Moms for America Action, the nation’s largest conservative mothers organization, announced in a press release it will make combating illegal Chinese vapes a top priority in the 2026 election cycle, mobilizing parents and placing ads nationwide to demand tougher enforcement and accountability for manufacturers flooding the U.S. market with illicit products.

The group says the action is in line with the Trump administration’s crackdown on illegal vape products manufactured in China that are marketed to children with a variety of flavors.

‘For moms, this is personal,’ Emily Stack, executive director of Moms for America Action, said in the press release.

‘Illegal Chinese vapes are showing up in our schools, our neighborhoods, and our homes every single day. Moms are fed up, and we’re taking action to stop these products from targeting our kids.’

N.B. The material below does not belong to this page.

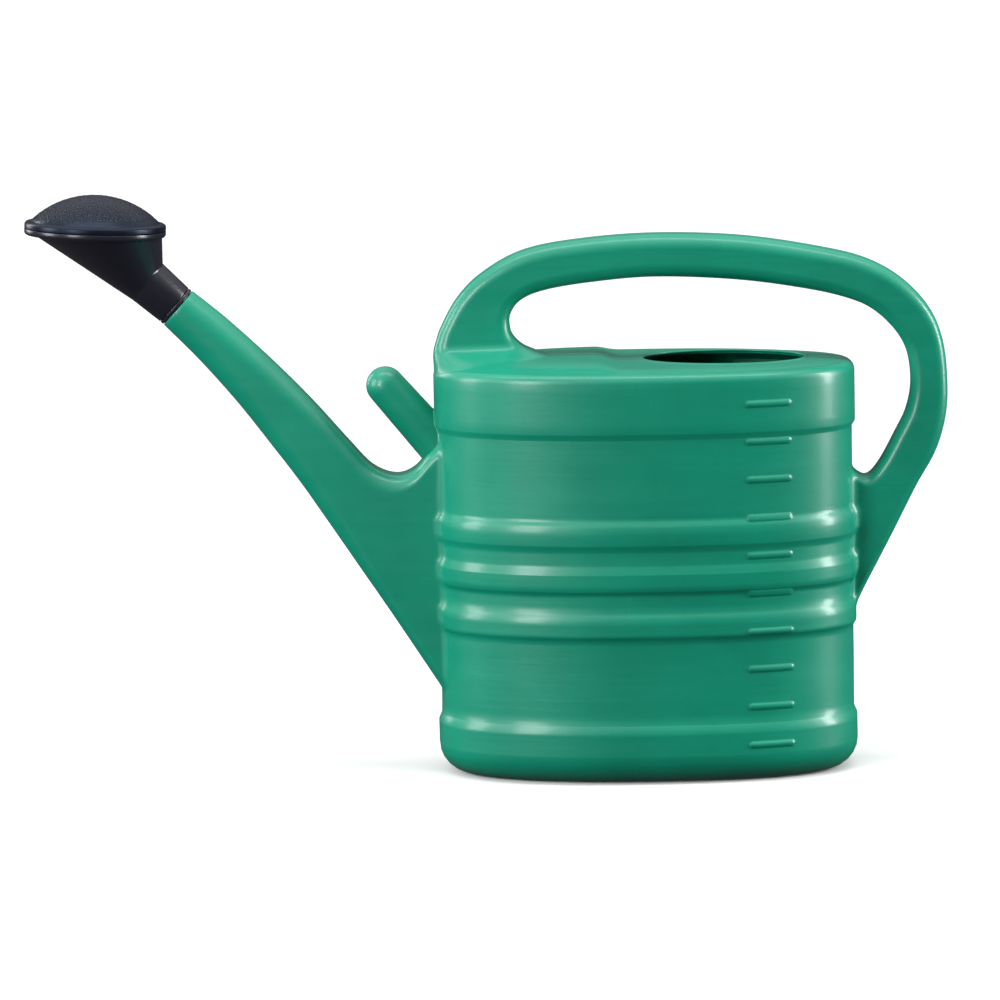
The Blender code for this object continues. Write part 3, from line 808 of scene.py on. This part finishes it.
def sleeve_skin():
    """A thin tube with a rounded lip, turned about the mouth's axis."""
    corners = [
        (SLEEVE_BORE, 12.0, 0.0),
        (SLEEVE_BORE, SLEEVE_LENGTH, 0.4),
        (SLEEVE_TUBE, SLEEVE_LENGTH, 0.5),
        (SLEEVE_TUBE, SLEEVE_LIP_HEIGHT, 0.4),
        (SLEEVE_LIP, SLEEVE_LIP_HEIGHT, 0.5),
        (SLEEVE_LIP, SLEEVE_START, 0.5),
        (SLEEVE_BORE, SLEEVE_START, 0.4),
        (SLEEVE_BORE, 11.0, 0.0),
    ]
    return looped(turned_rows(mouth_frame(), rounded_path(corners, 3), circle()))


def ruled(low, high, count):
    """Straight rows between two rings: (1 - t) times the first plus t times the second."""
    t = np.linspace(0.0, 1.0, count)[:, None, None]
    return (1.0 - t) * low + t * high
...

Moms for America Actions says it will ‘mobilize moms’ to ‘advocate for stronger enforcement, accountability for foreign manufacturers, and protections for children and families.’

In the press release, the group points out that many illicit Chinese vapes are ‘deliberately designed’ to appeal to children and says that will be a main focus of their campaign’s pushback.

 ‘This is not an accident; it’s by design,’ Stack explained. ‘China has built a billion-dollar industry on addicting American kids to illegal products that have no place in our communities. Moms are fed up, and we fully support the Trump administration’s aggressive actions to shut down this black market.’

The group’s efforts are in line with the Trump administration’s push to combat illicit Chinese vapes, highlighted by an $86.5 million seizure of illegal vapes in Chicago last year that accompanied ‘Operation Vape Trail,’ an operation by Trump’s Drug Enforcement Agency to stem illegal vape sales. 

‘The Chinese are getting richer while our children get sicker,’ Health and Human Services Secretary Robert F. Kennedy Jr. posted on X last September. ‘We’re putting an end to that.’

‘We are targeting illegal Chinese vapes, and we will stop them from poisoning our children.’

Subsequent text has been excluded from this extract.